Anyone who works in a team knows that proper communication can be a nightmare for adults, but communicating with teenagers is a whole different ballgame! How many times have you wanted to talk to your child about something small, but it somehow blew up into a huge argument? This can happen when parents and their children don’t have the best communication practices in order. It’s no one’s intention to get into an argument, but sometimes the small stuff can turn into a screaming match. That’s where Buddhist thinking can offer some sage advice…

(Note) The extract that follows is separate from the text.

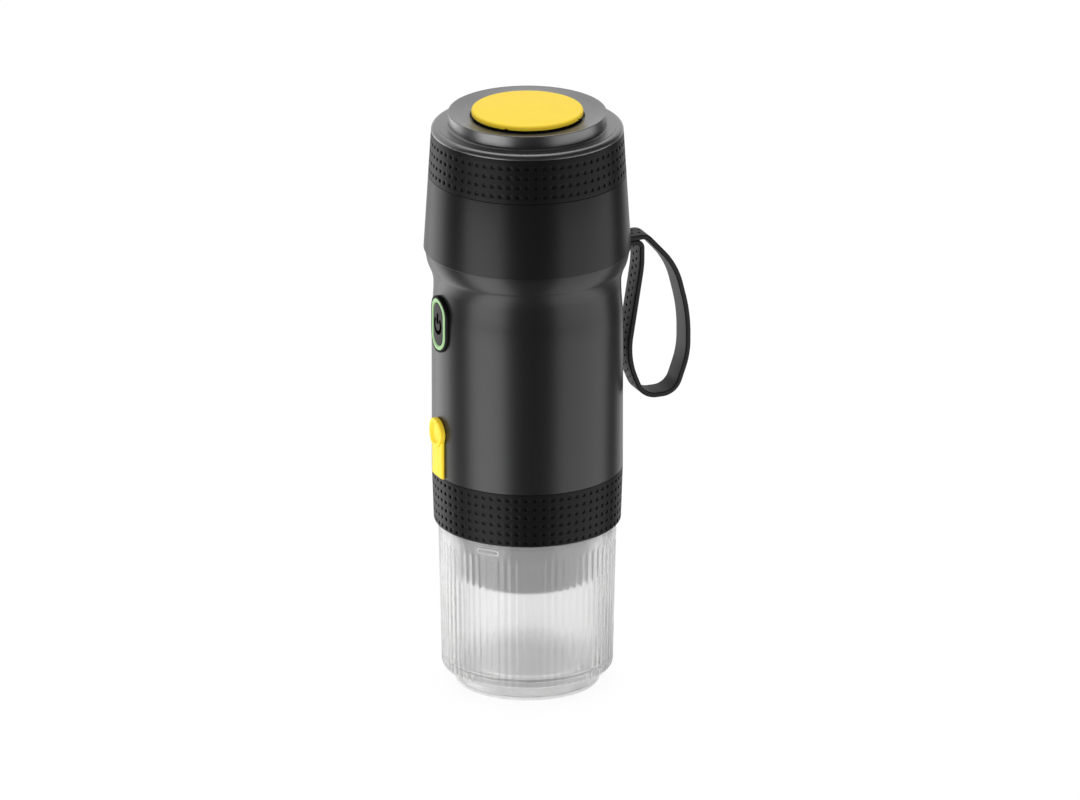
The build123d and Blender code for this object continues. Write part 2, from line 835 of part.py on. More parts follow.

Mindfulness and listening techniques encourage us to take a step back and better understand how communicating with teenagers can become confrontational. Maybe your child is just having a bad day and they’ve been stuck in a defensive mood to cope with it. Perhaps you didn’t realize you used a sharp tone by accident. In any case, it’s important to understand why communicating with teenagers can get out of hand so easily.

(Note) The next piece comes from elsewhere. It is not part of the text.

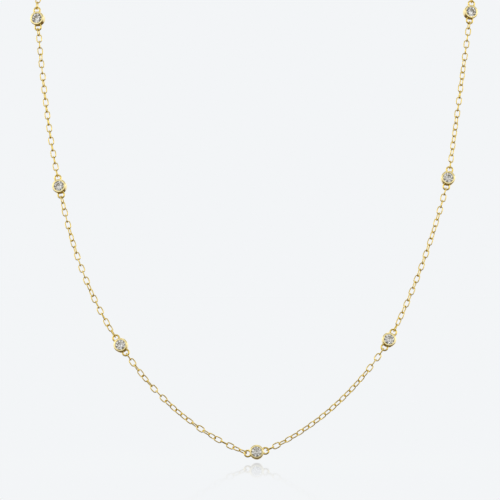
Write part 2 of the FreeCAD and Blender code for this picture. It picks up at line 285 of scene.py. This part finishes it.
def select_points(test):
    """In edit mode, selects the points whose place passes the test, and what lies between."""
    bpy.ops.mesh.select_all(action="DESELECT")
    mesh = bpy.context.object.data
    shape = bmesh.from_edit_mesh(mesh)
    for point in shape.verts:
        point.select_set(test(point.co))
    shape.select_flush(True)
    bmesh.update_edit_mesh(mesh)


def close_up():
    """In edit mode, merges doubled points and turns every face outwards."""
    bpy.ops.mesh.select_all(action="SELECT")
    bpy.ops.mesh.remove_doubles(threshold=DOUBLED)
    bpy.ops.mesh.normals_make_consistent(inside=False)


def place_copy(pattern, place, name):
    """Copy of a piece modelled in millimetres, its own mesh put in its place in metres."""
    piece = bpy.data.objects.new(name, pattern.data.copy())
    piece.data.name = name
    piece.data.transform(place @ Matrix.Scale(MM, 4))
    bpy.context.collection.objects.link(piece)
    return piece


def finish_piece(piece, slot, *nodes):
    """Ties a finished piece to the frame."""
    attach(piece, "root")
    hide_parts(*nodes)


# The tint changes over some grains of the polish, which leaves waves this many millimetres high.
TINT_GRAINS = 6
POLISH_RANGE = (0.3, 0.7)
WAVE_STRENGTH = 0.25
WAVE_HEIGHT = 0.02


def gold(name, light_hex, deep_hex, grain, smooth, rough):
    """Polished yellow gold between two tints, its polish uneven over a grain in millimetres."""
    material = new_material(name)
    tree = material.node_tree
    place = add_node(tree, "ShaderNodeTexCoord")
    alloy = add_node(
        tree, "ShaderNodeTexNoise",
        {"Vector": place.outputs["Object"], "Scale": 1 / (TINT_GRAINS * grain * MM),
         "Detail": 2.0},
    )
    tint = add_node(
        tree, "ShaderNodeMix",
        {"Factor": alloy.outputs["Fac"], "A": hex_colour(light_hex), "B": hex_colour(deep_hex)},
        data_type="RGBA",
    )
    polish = add_node(
        tree, "ShaderNodeTexNoise",
        {"Vector": place.outputs["Object"], "Scale": 1 / (grain * MM), "Detail": 3.0},
    )
    shine = add_node(
        tree, "ShaderNodeMapRange",
        {"Value": polish.outputs["Fac"], "From Min": POLISH_RANGE[0],
         "From Max": POLISH_RANGE[1], "To Min": smooth, "To Max": rough},
    )
    waves = add_node(
        tree, "ShaderNodeBump",
        {"Height": polish.outputs["Fac"], "Strength": WAVE_STRENGTH,
         "Distance": WAVE_HEIGHT * MM},
    )
    metal = add_node(
        tree, "ShaderNodeBsdfPrincipled",
        {"Base Color": tint.outputs["Result"], "Metallic": 1.0,
         "Roughness": shine.outputs[0], "Normal": waves.outputs[0]},
    )
    add_node(tree, "ShaderNodeOutputMaterial", {"Surface": metal.outputs[0]})
    return material


# Rubbed with a steel burnisher in strokes half a millimetre wide: mirror bright, and a little
# softer where the strokes meet. Its tints are the wire's alloy painted paler: a painted
# highlight.
burnished_gold_painted_highlight = gold(
    "burnished_14_carat_gold_painted_highlight", "FAEDB9", "F2E1A4", grain=0.5, smooth=0.05, rough=0.12
)
# Drawn through a plate and tumbled: the alloy's own deeper yellow, with softer lights along the
# wire. The marks of tumbling are finer than 0.3 mm and are drawn this coarse to show.
drawn_gold = gold(
    "drawn_14_carat_gold_wire", "F4DF88", "E8CC6C", grain=0.3, smooth=0.08, rough=0.16
)

bpy.ops.mesh.primitive_circle_add(
    vertices=CUP_SIDES, radius=CUP_SECTION[0][0], location=(0, 0, CUP_SECTION[0][1])
)
bpy.ops.object.transform_apply(location=True)
cup = bpy.context.object
cup.name = "cup_pattern"
bpy.ops.object.mode_set(mode="EDIT")
bpy.ops.mesh.select_all(action="SELECT")
for before, after in zip(CUP_SECTION, CUP_SECTION[1:] + CUP_SECTION[:1]):
    bpy.ops.mesh.extrude_edges_move(
        TRANSFORM_OT_translate={"value": (0, 0, after[1] - before[1])}
    )
    growth = after[0] / before[0]
    bpy.ops.transform.resize(value=(growth, growth, 1), center_override=(0, 0, after[1]))
close_up()
for level, (width, steps) in ((CUP_HALF_DEPTH, RIM_ROUND), (-CUP_HALF_DEPTH, BACK_ROUND)):
    select_points(
        lambda point: math.hypot(point.x, point.y) > CUP_RADIUS - NEAR
        and abs(point.z - level) < NEAR
    )
    bpy.ops.mesh.bevel(offset=width, segments=steps, affect="EDGES")
bpy.ops.object.mode_set(mode="OBJECT")

bpy.ops.mesh.primitive_torus_add(
    location=(LOOP_CENTRE, 0, 0), major_segments=LOOP_STEPS, minor_segments=LOOP_SIDES,
    major_radius=LOOP_RADIUS, minor_radius=LOOP_WIRE / 2,
)
bpy.ops.object.transform_apply(location=True)
loops = bpy.context.object
loops.name = "loop_pattern"
bpy.ops.object.mode_set(mode="EDIT")
for degrees, growth in SOLDER_RINGS:
    for side in (1, -1):
        angle = math.radians(degrees) * side
        centre = Vector((
            LOOP_CENTRE + LOOP_RADIUS * math.cos(angle), LOOP_RADIUS * math.sin(angle), 0
        ))
        select_points(lambda point: (point - centre).length < LOOP_WIRE / 2 + NEAR)
        bpy.ops.transform.resize(value=(growth, growth, growth), center_override=centre)
bpy.ops.mesh.select_all(action="SELECT")
bpy.ops.mesh.bisect(
    plane_co=(LOOP_CUT, 0, 0), plane_no=(1, 0, 0), clear_inner=True, use_fill=True
)
bpy.ops.object.mode_set(mode="OBJECT")
pick(loops)
mirror = loops.modifiers.new("other_side", "MIRROR")
mirror.use_mirror_merge = False
bpy.ops.object.modifier_apply(modifier=mirror.name)
bpy.ops.object.mode_set(mode="EDIT")
close_up()
bpy.ops.object.mode_set(mode="OBJECT")

# The cups get the gold whose tints are painted paler as a highlight, the loops the wire's own
# gold.
cup.data.materials.append(burnished_gold_painted_highlight)
loops.data.materials.append(drawn_gold)
pick(cup)
solder = cup.modifiers.new("solder", "BOOLEAN")
solder.operation = "UNION"
solder.solver = "EXACT"
solder.object = loops
solder.material_mode = "TRANSFER"
bpy.ops.object.modifier_apply(modifier=solder.name)
bpy.ops.object.shade_smooth_by_angle(angle=math.radians(SHARP_FROM))
even = cup.modifiers.new("even", "WEIGHTED_NORMAL")
even.keep_sharp = True
bpy.ops.object.modifier_apply(modifier=even.name)


def station_place(number):
    """Place of a station: X along its two loops, Z out of the stone's table.

    The table is the largest flat of the stone, and what lies beyond the cup's wall is loops.
    """
    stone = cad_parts[f"stone_{number}"].data
    flats = {}
    for face in stone.polygons:
        key = tuple(round(part, 2) for part in face.normal)
        flats.setdefault(key, []).append(face)
    table = max(flats.values(), key=lambda faces: sum(face.area for face in faces))
    area = sum(face.area for face in table)
    up = sum((face.normal * face.area for face in table), Vector()).normalized()
    middle = sum((face.center * face.area for face in table), Vector()) / area
    middle -= up * TABLE_LEVEL * MM
    arms = [point.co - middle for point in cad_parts[f"setting_{number}"].data.vertices]
    arms = [arm - up * arm.dot(up) for arm in arms]
    longest = max(arms, key=lambda arm: arm.length)
    arms = [arm for arm in arms if arm.length > LOOPS_BEYOND * MM]
    along = sum((arm if arm.dot(longest) > 0 else -arm for arm in arms), Vector())
    along.normalize()
    turn = Matrix((along, up.cross(along), up)).transposed()
    return Matrix.Translation(middle) @ turn.to_4x4()


STATIONS = range(1, 8)
for number in STATIONS:
    setting = place_copy(cup, station_place(number), f"bezel_cup_{number}")
    finish_piece(setting, "gold", f"setting_{number}")
for pattern in (cup, loops):
    bpy.data.objects.remove(pattern)


# Stones
# Round brilliants of cubic zirconia, cut and polished, with a table, stars, mains and girdle
# flats. Each sits on the seat inside its cup and is held by the lip burnished over its girdle.
ZIRCONIA_IOR = 2.16
HAZE_GRAIN = 0.4
HAZE_RANGE = (0.3, 0.8)
HAZE_ROUGHNESS = 0.02

# Colourless and clear as water, polished flat by flat: it bends light so far that each facet
# flashes white or goes grey. The lap's haze is finer than 0.4 mm and is drawn this coarse.
zirconia = new_material("polished_cubic_zirconia")
tree = zirconia.node_tree
place = add_node(tree, "ShaderNodeTexCoord")
haze = add_node(
    tree, "ShaderNodeTexNoise",
    {"Vector": place.outputs["Object"], "Scale": 1 / (HAZE_GRAIN * MM)},
)
polish = add_node(
    tree, "ShaderNodeMapRange",
    {"Value": haze.outputs["Fac"], "From Min": HAZE_RANGE[0], "From Max": HAZE_RANGE[1],
     "To Max": HAZE_ROUGHNESS},
)
crystal = add_node(
    tree, "ShaderNodeBsdfPrincipled",
    {"Base Color": hex_colour("FAFCFF"), "Roughness": polish.outputs[0], "IOR": ZIRCONIA_IOR,
     "Transmission Weight": 1.0},
)
add_node(tree, "ShaderNodeOutputMaterial", {"Surface": crystal.outputs[0]})
for number in STATIONS:
    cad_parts[f"stone_{number}"].material_slots[0].material = zirconia


# Chain
# Oval links bent from drawn gold wire, each hung in the next and soldered shut. Real links touch,
# and these stop just short. One link is modelled flat about its middle in millimetres, and a
# copy takes the place and turn of each link of the frame.
LINK_LENGTH = 2.43
LINK_WIDTH = 1.6
LINK_WIRE = 0.29
WIRE_SIDES = 6
LINK_STEPS = 16

bend = (LINK_WIDTH - LINK_WIRE) / 2
half_straight = (LINK_LENGTH - LINK_WIDTH) / 2
# The wire's flat sides measure as much round it as round wire does.
wire_radius = LINK_WIRE / 2 / (WIRE_SIDES / math.pi * math.sin(math.pi / WIRE_SIDES))
bpy.ops.mesh.primitive_torus_add(
    major_segments=LINK_STEPS, minor_segments=WIRE_SIDES, major_radius=bend,
    minor_radius=wire_radius,
)
link = bpy.context.object
link.name = "link_pattern"
bpy.ops.object.mode_set(mode="EDIT")
for side in (1, -1):
    select_points(lambda point: point.x * side > NEAR)
    bpy.ops.transform.translate(value=(half_straight * side, 0, 0))
bpy.ops.object.mode_set(mode="OBJECT")
link.data.materials.append(drawn_gold)
pick(link)
bpy.ops.object.shade_smooth()


def link_places(name):
    """Place of each link of a chain node: X along it, Z square to its opening.

    A link's points spread most along it, less across it and least through its wire.
    """
    copy = bpy.data.objects.new("loose_links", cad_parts[name].data.copy())
    bpy.context.collection.objects.link(copy)
    pick(copy)
    bpy.ops.object.mode_set(mode="EDIT")
    bpy.ops.mesh.select_all(action="SELECT")
    bpy.ops.mesh.remove_doubles(threshold=DOUBLED * MM)
    bpy.ops.mesh.separate(type="LOOSE")
    bpy.ops.object.mode_set(mode="OBJECT")
    places = []
    for part in bpy.context.selected_objects:
        points = numpy.array([point.co for point in part.data.vertices])
        middle = points.mean(axis=0)
        axes = numpy.linalg.eigh(numpy.cov((points - middle).T))[1]
        along, across = Vector(axes[:, 2]), Vector(axes[:, 1])
        turn = Matrix((along, across, along.cross(across))).transposed()
        places.append(Matrix.Translation(Vector(middle)) @ turn.to_4x4())
        bpy.data.objects.remove(part)
    return places


for name in ("chain_left", "chain_right"):
    links = [place_copy(link, place, name) for place in link_places(name)]
    pick(*links)
    bpy.ops.object.join()
    chain = bpy.context.object
    chain.name = name.replace("chain", "cable_chain")
    finish_piece(chain, "gold", name)
bpy.data.objects.remove(link)


# End ring and clasp
# Both are plain and lie at the nape: a closed ring of gold wire at the left end, and at the
# right end a ring with an eye soldered on.
for name in ("end_ring", "clasp"):
    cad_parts[name].material_slots[0].material = drawn_gold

While teens are still growing up, hormonal and social changes in their lives can make it harder to navigate problems with a level head. One wrong word might prompt a heated outburst! This hair-trigger mindset can complicate even the simplest ways of communicating with teenagers.

Before you know it, you’re getting pulled into their emotionally-charged, surface-level vocabulary of insults. If you ground them, you’re drawing out spans of resentment without improving communication habits. But it doesn’t have to be this way. Cynthia Kane, author of How to Communicate Like a Buddhist and Talk to Yourself Like a Buddhist has some techniques that can help you master the art of communicating with teenagers.

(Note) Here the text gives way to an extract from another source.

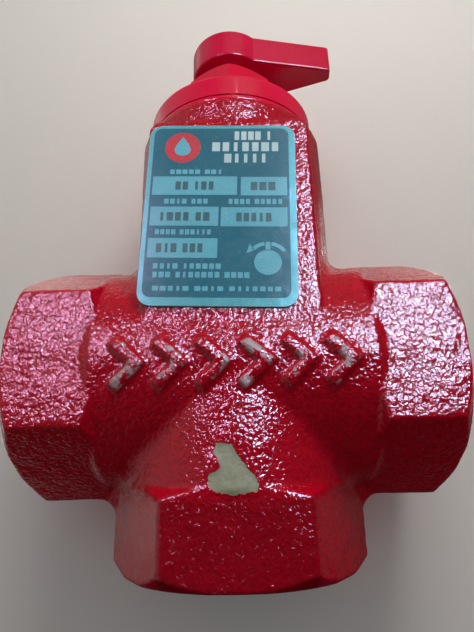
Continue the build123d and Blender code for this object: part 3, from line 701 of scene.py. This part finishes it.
# ---- stage, light and camera ---------------------------------------------------------------------
def one_sided(name, tone):
    """Pale matt surface, clear from behind and far off, and clear to shadow and diffuse rays.

    Mirror images show painted light on it: painted lit low on the left and behind the valve, and painted
    dark elsewhere.
    """
    look = Look(name)
    darker, mirror_gain, mirror_painted_shade = 0.97, 1.45, (0.0, 0.0, 0.0)
    fade_from, fade_to = 110.0, 330.0
    steep_cosine = 0.8
    speckle = look.noise(2.0, detail=4.0)
    colour = look.blend(speckle, tuple(darker * c for c in tone), tone)
    place = look.parts(look.place)
    # Painted light for mirror rays: the floor is lit low on the left and behind the valve, and painted black
    # elsewhere.
    low = look.span(place["X"], -20.0, -60.0, 0.15, 0.95)
    low = look.calc("MULTIPLY", low, look.span(place["Z"], -70.0, -30.0))
    upper = look.span(place["Z"], -20.0, 10.0)
    upper = look.calc("MULTIPLY", upper, look.span(place["Z"], 62.0, 46.0, 0.1, 1.0))
    lit = look.calc("MAXIMUM", low, upper)
    mirrored = look.blend(lit, mirror_painted_shade, tuple(mirror_gain * c for c in tone))
    path = look.node("ShaderNodeLightPath")
    colour = look.blend(path.outputs["Is Glossy Ray"], colour, mirrored)
    look.set(Base_Color=colour, Roughness=0.75, Specular_IOR_Level=0.0)
    facing = look.node("ShaderNodeNewGeometry")
    heading = look.parts(facing.outputs["Incoming"])
    steep = look.calc("GREATER_THAN", look.calc("ABSOLUTE", heading["Y"]), steep_cosine)
    steep = look.calc("MULTIPLY", steep, path.outputs["Is Glossy Ray"])
    length = look.node("ShaderNodeVectorMath", operation="LENGTH")
    look.put(length.inputs[0], look.place)
    hidden = look.span(length.outputs["Value"], fade_from, fade_to)
    for reason in (steep, facing.outputs["Backfacing"]):
        hidden = look.calc("MAXIMUM", hidden, reason)
    for kind in ("Is Shadow Ray", "Is Diffuse Ray"):
        hidden = look.calc("MAXIMUM", hidden, path.outputs[kind])
    clear = look.node("ShaderNodeBsdfTransparent")
    choice = look.node("ShaderNodeMixShader")
    look.put(choice.inputs[0], hidden)
    look.put(choice.inputs[1], look.shader.outputs[0])
    look.put(choice.inputs[2], clear.outputs[0])
    look.put(look.tree.nodes["Material Output"].inputs["Surface"], choice.outputs[0])
    return look.material


def floor():
    """The table that the valve lies on, flat against the rear of the casting."""
    reach = 1500.0
    corners = ((-reach, -reach), (reach, -reach), (reach, reach), (-reach, reach))
    mesh = bpy.data.meshes.new("floor")
    mesh.from_pydata([(MM * x, MM * TABLE_Y, MM * z) for x, z in corners], [], [(0, 1, 2, 3)])
    mesh.materials.append(one_sided("pale_floor", FLOOR_TONE))
    add_object("floor", mesh)


def softbox(name, azimuth, elevation, distance, size, radiance, colour=WHITE):
    """Area light that faces the origin, its size and distance in metres.

    Azimuth 0 is in front of the plate and grows towards +X.
    """
    light = bpy.data.lights.new(name, "AREA")
    light.shape = "RECTANGLE"
    light.size, light.size_y = size
    light.energy = radiance * math.pi * size[0] * size[1]
    light.color = colour
    obj = add_object(name, light)
    az, el = math.radians(azimuth), math.radians(elevation)
    back = Vector((math.sin(az) * math.cos(el), -math.cos(az) * math.cos(el), math.sin(el)))
    obj.location = back * distance
    obj.rotation_mode = "QUATERNION"
    obj.rotation_quaternion = back.to_track_quat("Z", "Y")
    return obj


def world_light():
    """Room light, stronger from above; mirrored dark below and lighter on the left; seen as pale."""
    world = bpy.data.worlds.new("studio")
    world.use_nodes = True
    seen_strength = 0.58
    graph = Graph(world.node_tree)
    way = graph.parts(graph.node("ShaderNodeTexCoord").outputs["Generated"])
    shading = graph.span(way["Z"], -0.95, 0.5, 0.13, 0.52)
    mirrored = graph.span(way["Z"], -0.3, 1.0, 0.02, 0.20)
    left = graph.span(way["X"], -0.3, -0.9, 0.0, 0.45)
    mirrored = graph.calc("ADD", mirrored, left)
    path = graph.node("ShaderNodeLightPath")
    strength = graph.level(path.outputs["Is Glossy Ray"], shading, mirrored)
    seen = path.outputs["Is Camera Ray"]
    strength = graph.level(seen, strength, seen_strength)
    shade = graph.tree.nodes["Background"]
    graph.put(shade.inputs["Color"], graph.blend(seen, WORLD_LIGHT, WORLD_SEEN))
    graph.put(shade.inputs["Strength"], strength)
    bpy.context.scene.world = world


def strips(name, azimuths, elevation, size, radiance, colour=WHITE):
    """A row of strip lights that only the glossy surfaces see, as small bright reflections."""
    distance = 0.8
    for index, azimuth in enumerate(azimuths):
        strip = softbox(f"{name}_{index}", azimuth, elevation, distance, size, radiance, colour)
        strip.visible_diffuse = False


def lights():
    """A close top light for the shading, strips that the enamel sparkles with, and lights for the rear."""
    top = softbox("top", 15, 54, distance=0.28, size=(0.16, 0.12), radiance=9.2, colour=WARM)
    strips("right_strip", (14, 21, 28), 22.5, size=(0.036, 0.38), radiance=118, colour=COOL)
    strips("left_strip", (-20, -28), 22.5, size=(0.036, 0.37), radiance=64, colour=PINK)
    strips("cap_glint", (9,), 43.5, size=(0.022, 0.04), radiance=20, colour=GLINT)
    rear = softbox("rear", 160, 22, distance=0.9, size=(0.45, 0.45), radiance=5.0)
    rear_left = softbox("rear_left", 205, 10, distance=0.9, size=(0.25, 0.5), radiance=3.5)
    for shading_only in (top, rear, rear_left):
        shading_only.visible_glossy = False
    strips("rear_strip", (150,), 12, size=(0.06, 0.5), radiance=5)
    strips("rear_high", (180,), 62, size=(0.40, 0.06), radiance=4)


def camera():
    """Close, in front of the valve and below its middle, looking up a little."""
    place = (2.15, -100.1, -20.4)
    pitch, yaw, roll = (math.radians(a) for a in (18.525, -0.9645, -1.285))
    cam = bpy.data.cameras.new("camera")
    cam.sensor_width = 36.0
    cam.lens = 27.65
    cam.clip_start, cam.clip_end = 0.005, 10.0
    obj = add_object("camera", cam)
    look = Vector((math.sin(yaw) * math.cos(pitch), math.cos(yaw) * math.cos(pitch), math.sin(pitch)))
    right = look.cross(Vector((0, 0, 1))).normalized()
    up = right.cross(look)
    right, up = right * math.cos(roll) + up * math.sin(roll), up * math.cos(roll) - right * math.sin(roll)
    obj.rotation_mode = "QUATERNION"
    obj.rotation_quaternion = Matrix((right, up, -look)).transposed().to_quaternion()
    obj.location = Vector(place) * MM
    bpy.context.scene.camera = obj


body_piece(casting_look())
port_threads()
nameplate_print()
paint_solids()
floor()
world_light()
lights()
camera()
bpy.context.scene.view_settings.view_transform = "Standard"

I spoke with Cynthia about communicating with teenagers this week to better understand why conversations with your teen can get out of control. In her own life, Cynthia’s search for the Bodhisattva –a person dedicated to helping others ease their suffering– led her on a journey to become one herself. As a certified meditation and mindfulness instructor, she’s taught tens of thousands of people to speak with kindness, honesty, and confidence through her books. If anyone knows about communicating with teenagers, it’s Cynthia.

Cynthia’s work has appeared in several esteemed publications, including the Washington Post, Chicago Tribune, Yoga Journal, Self Magazine, and Woman’s Day Magazine. Through her bestselling DailyOM courses, workshops, and Intentional Communication Training Program, she has helped thousands of others transform how they are communicating with teenagers, so I was especially excited to hear what she had to say about communicating with teenagers.

In our interview, we talk about three central aspects to Cynthia’s approach:
  1. Self-Talk
  2. Speech
  3. Silence
By using these Buddhist principles of Right Speech, Cynthia walked me through how we can speak to ourselves and others in positive, reaffirming ways. I knew the Buddha was knowledgeable, but who would have guessed Buddhist teachings had so much to say about communicating with teenagers?

Let’s Talk About Self-Talk

The first step of Cynthia’s Bodhisattva approach to communicating with teenagers is to listen to yourself. Though practicing honesty can be found throughout Cynthia’s entire method of communication, she says that it’s important to start with your own truths. Self-awareness really is the beginning of being able to interact with others in a more compassionate way.

Unfortunately, many teens don’t yet have the experience to reflect on how everyone is feeling in the moment let alone take stock of their emotional status. They aren’t always able to observe your intentions, so they act out or behave disrespectfully, causing conversations to escalate to a place that no one wants. In this way, when parents understand self-talk and can demonstrate their feelings clearly, communication gets a whole lot smoother.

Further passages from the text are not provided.